[Stated goal]:
Begin at the first line below and copy each line exactly, ending with the line where "self.feed(self.shader.inputs[name], value)" appears.
####################
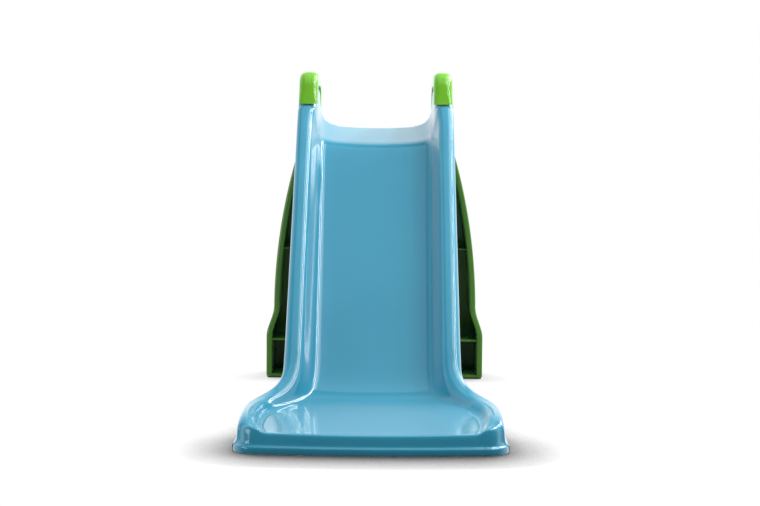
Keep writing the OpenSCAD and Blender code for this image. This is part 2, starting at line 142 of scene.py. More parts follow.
class Finish(Tree):
    """The node tree of one material, around its Principled shader."""

    def __init__(self, name):
        self.material = bpy.data.materials.new(name)
        super().__init__(self.material)
        self.shader = self.nodes["Principled BSDF"]
        self.coords = self.add("TexCoord").outputs["Object"]

    def set(self, name, value):
        self.feed(self.shader.inputs[name], value)

    def noise(self, scale, detail, stretch=(1, 1, 1)):
        moved = self.add("Mapping", {"Vector": self.coords, "Scale": stretch}).outputs[0]
        return self.add("TexNoise", {"Vector": moved, "Scale": scale, "Detail": detail}).outputs["Fac"]

    def colours(self, share, first, second):
        ends = {"A": (*first, 1), "B": (*second, 1)}
        return self.add("Mix", {**ends, "Factor": share}, data_type="RGBA").outputs["Result"]

    def bump(self, height, distance, strength, under=None):
        node = self.add("Bump", {"Height": height, "Distance": distance, "Strength": strength})
        if under is not None:
            self.feed(node.inputs["Normal"], under)
        return node.outputs["Normal"]


# ---- Studio: a white backdrop, a glowing floor with a painted contact shadow that fades into it, and soft boxes ----
# What the world lights the scene with: WORLD_BRIGHT low down behind the slide, and WORLD_DIM elsewhere
WORLD_DIM, WORLD_BRIGHT = 0.08, 1.35
WORLD_TINT = (0.94, 0.98, 1.0)
WORLD_FRONT_TO_BACK = (-0.45, 0.25)
WORLD_HIGH_TO_LOW = (0.93, 0.5)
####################
[Answer below]:
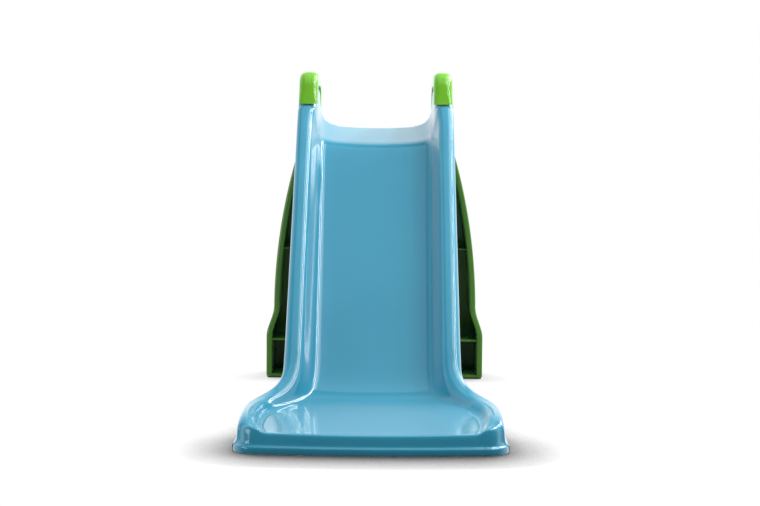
Keep writing the OpenSCAD and Blender code for this image. This is part 2, starting at line 142 of scene.py. More parts follow.
class Finish(Tree):
    """The node tree of one material, around its Principled shader."""

    def __init__(self, name):
        self.material = bpy.data.materials.new(name)
        super().__init__(self.material)
        self.shader = self.nodes["Principled BSDF"]
        self.coords = self.add("TexCoord").outputs["Object"]

    def set(self, name, value):
        self.feed(self.shader.inputs[name], value)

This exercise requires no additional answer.